L'approche de la patrie me donnait des ailes et, en suivant les indications, j'arrivai dans la Meuse. Ici s'arrêtait la filière, les responsables ayant été arrêtés. Le curé absent, je m'adressai au chef de gare qui me fit conduire à Longuyon. Là, je sautai dans un train de wagons réformés allant à Périgny (près de Dijon). Arrivé dans la nuit, j'attendis le jour pour sortir. La gare de triage était encombrée de convois et de soldats allemands. Je me faufilai jusqu'au premier passage à niveau. Un voyage avec des employés de gare et je me trouvai à Dijon, d'où je pris un billet pour Nevers. Pour passer la ligne de démarcation je descendis à Villeneuve-sur-Allier.

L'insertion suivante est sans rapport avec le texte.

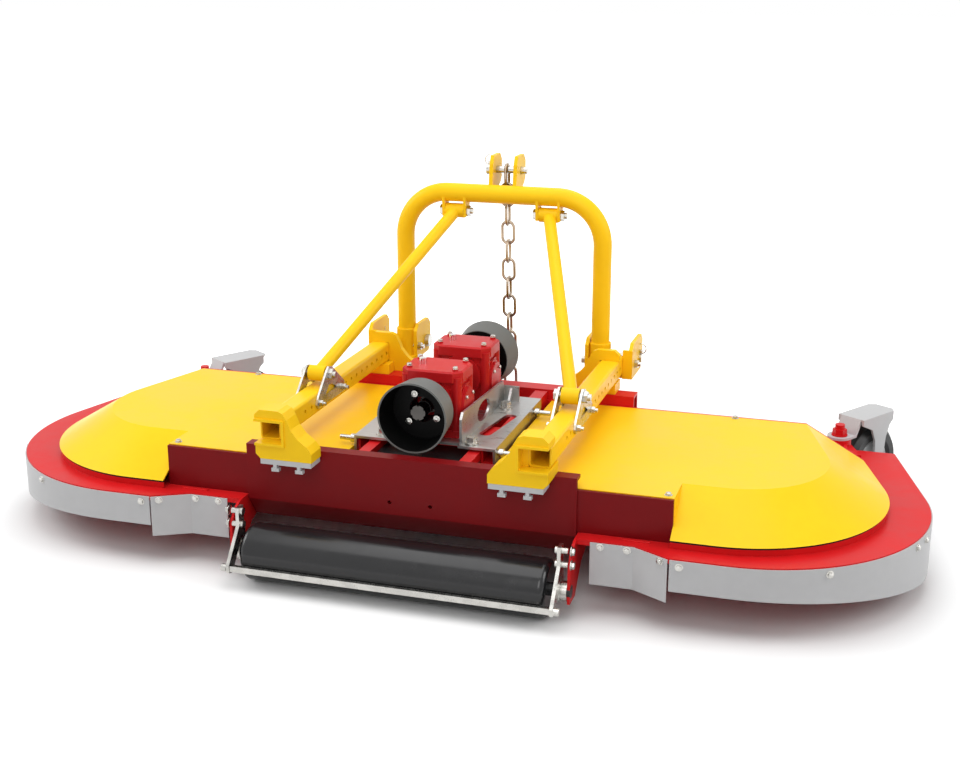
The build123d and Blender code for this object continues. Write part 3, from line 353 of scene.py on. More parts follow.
@dataclass(frozen=True)
class Finish:
    """One surface finish of the machine."""

    name: str
    colour: Colour
    roughness: float = 0.4
    metallic: float = 0.0
    specular: float = 0.5
    variation: float = 0.06
    light_share: float = 0.6
    mottle_scale: float = 5.0
    mottle_roughness: float = 0.12
    smoother: float = 0.05
    wear: float = 0.06
    wear_scale: float = 55.0
    wear_colour: Colour = (0.3, 0.29, 0.28)
    grime: float = 0.0
    grime_scale: float = 12.0
    grime_roughness: float = 0.4
    grime_colour: Colour = (0.25, 0.21, 0.16)
    grain: float = 0.0
    grain_scale: float = 24.0
    bump: float = 0.03
    bump_scale: float = 220.0
    bump_detail: float = 3.0
    bump_depth: float = 0.001

    def build(self) -> bpy.types.Material:
        """Build the material.

        Returns:
            The node-based material.
        """
        material = bpy.data.materials.new(self.name)
        material.use_nodes = True
        nodes = Nodes(material.node_tree)
        shader = nodes.tree.nodes["Principled BSDF"]
        shader.inputs["Metallic"].default_value = self.metallic
        shader.inputs["Specular IOR Level"].default_value = self.specular
        mottle = nodes.effect(Effect.MOTTLE, Scale=self.mottle_scale)
        dark = tuple(c * (1 - self.variation) for c in self.colour)
        light = tuple(min(1.0, c * (1 + self.variation * self.light_share)) for c in self.colour)
        colour = self.tint(nodes, nodes.blend(mottle, rgba(dark), rgba(light)))
        rough = nodes.math("ADD", nodes.math("MULTIPLY", mottle, self.mottle_roughness),
                           self.roughness - self.smoother)
        if self.wear > 0:
            worn = nodes.effect(Effect.EDGE_WEAR, Amount=self.wear, Scale=self.wear_scale)
            colour = nodes.blend(worn, colour, rgba(self.wear_colour))
        if self.grime > 0:
            dusty = nodes.effect(Effect.GRIME, Amount=self.grime, Scale=self.grime_scale)
            colour = nodes.blend(dusty, colour, rgba(self.grime_colour))
            rough = nodes.math("ADD", rough, nodes.math("MULTIPLY", dusty, self.grime_roughness))
        height = nodes.noise(self.bump_scale, self.bump_detail)
        if self.grain > 0:
            lines = nodes.effect(Effect.GRAIN, Scale=self.grain_scale)
            rough = nodes.math("ADD", rough, nodes.math("MULTIPLY", lines, self.grain))
            height = nodes.math("ADD", height, lines)
        bump = nodes.add("ShaderNodeBump")
        bump.inputs["Strength"].default_value = self.bump
        bump.inputs["Distance"].default_value = self.bump_depth
        nodes.link(height, bump.inputs["Height"])
        nodes.link(bump.outputs["Normal"], shader.inputs["Normal"])
        nodes.link(colour, shader.inputs["Base Color"])
        nodes.link(rough, shader.inputs["Roughness"])
        return material

    def tint(self, nodes: Nodes, colour: bpy.types.NodeSocket) -> bpy.types.NodeSocket:
        """Change the colour by place, which a plain finish leaves alone.

        Args:
            nodes: the material's helper, which a plain finish does not use.
            colour: the colour so far.

        Returns:
            The changed colour.
        """
        return colour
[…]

Après avoir pris des renseignements auprès de deux sympathiques compagnons de voyage, j'atterris au pont de Bayeux, près Moulins. Je vendis le peu de tabac qui me restait afin d'avoir un peu d'argent et le patron d'un café situé près du pont me fit passer la ligne. De l'autre côté je fus reçu dans une ferme par des Polonais et pris ensuite le train pour Toulouse. J'arrivai à Saint-Girons. Les allemands vinrent à plusieurs reprises pour me chercher et la dernière fois, en février 1944, je n'eus que le temps de passer par la porte de derrière et de m'enfuir en sandales à travers le jardin, dans la neige.
Aujourd'hui le cauchemar est fini et je crie : "Vive la liberté" !
Je souhaite de tout cœur que nos enfants ne connaissent jamais pareilles souffrances.